Nine Entertainment said that as the controlling shareholder of Domain and “with a focus on the best interests of Nine shareholders”, it is supportive of Domain’s decision to grant due diligence access to CoStar at the increased offer price.

Greg Ellis was appointed Domain’s interim CEO in February. Picture: Supplied
Greg Ellis was appointed Domain’s interim CEO in February. Picture: Supplied

But it is yet to disclose where it would put any proceeds, or if it would return them to shareholders, saying only that the sale would equate to cash proceeds to Nine of approximately $1.4bn net of capital gains tax.

The US company is looking to shake up the property listings market, which is dominated by the Domain’s larger rival, REA Group, which is majority-controlled by New Corporation, publisher of The Australian.

Cit analysts said last week after CoStar lobbed its final offer that a stronger Domain could impact REA’s longer term growth, however the larger company had a product road-map to underpin double-digit yield growth.

“While we expect the near-term news flow around a potential acquisition of Domain by CoStar to be likely negative for REA (e.g. increased marketing intensity) and its chief executive departure does bring in some uncertainty, we reiterate our Buy call,” Citi said, as it lifted its target price by 20 per cent to $275.

Citi cited REA’s strong product execution that is expected to drive double-digit growth in its core residential business as it also makes greater use of data.

“The key debate post CoStar’s bid for Domain is whether CoStar’s ownership could impact REA’s growth, with the bulls pointing to limited impact on market leaders from material increase in marketing in US and UK. In our view, the vendor-paid advertising model does make it easier for CoStar to compete in Australia (given listings coverage is already at parity) and the key question is what product innovation (in addition to increased marketing) that CoStar could bring to the market,” Citi said.

Morningstar analyst Roy Van Keulen wrote last week that the competitive environment was stable, and he expects Domain and REA to keep increasing prices at multiples of the rate of inflation.

Morningstar last week raised its fair estimate for Domain to $4.43 per share, up from $4.20 following the announcement of CoStar’s sweetened non-binding indicative proposal.

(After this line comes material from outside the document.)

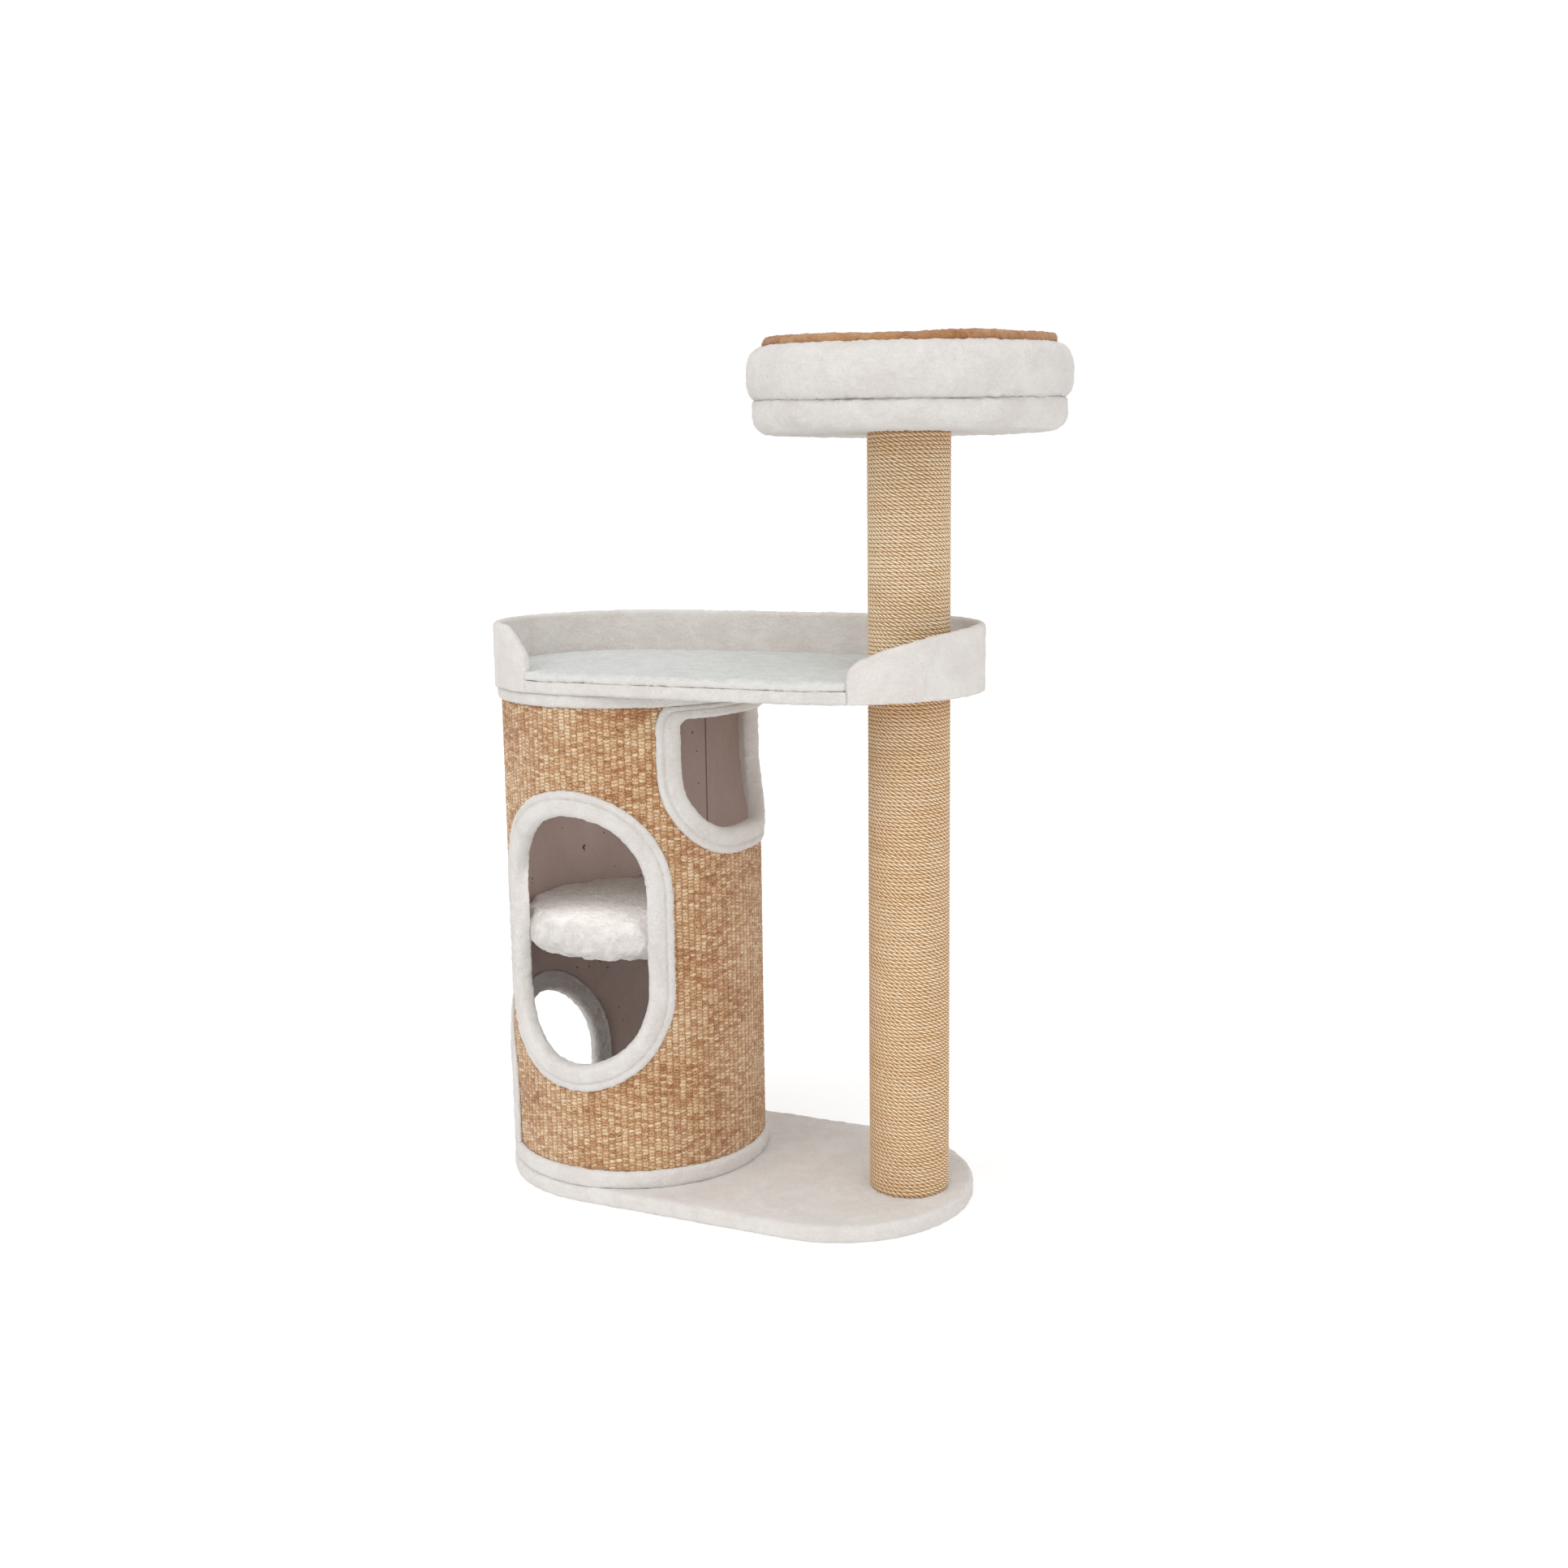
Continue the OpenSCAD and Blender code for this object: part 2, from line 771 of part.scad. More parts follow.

It assumes that Domain will be acquired at the level of the proposed offer, partly as it is well ahead of its stand-alone valuation of Domain at $2.65 per share.

“Our assessment is that there is a 100 per cent probability that the offer is accepted is based on the unanimous decision by the Domain board to engage with CoStar to facilitate due diligence,” Mr Van Keulen said.

“It is also based on the known willingness to sell the business by 60 per cent shareholder, Nine Entertainment and our view of the unlikelihood of a higher bid by another party,” he said.

The US giant could wring savings out of the Australian property listings operating once it takes it over. “We believe Domain is uniquely valuable to CoStar, as it can run the business at a significantly lower cost once it moves the business onto its own platform, thus boosting margins,” Mr Van Keulen said.

Morningstar queried whether CoStar’s takeover of Domain would hit its larger rival REA. “We don’t agree with the market sell off REA shares since the initial offer for Domain was made by CoStar. While we think CoStar’s ownership of Domain could increase competition, we believe this is offset by REA Group being able to raise prices further without facing regulatory scrutiny than otherwise would be the case.”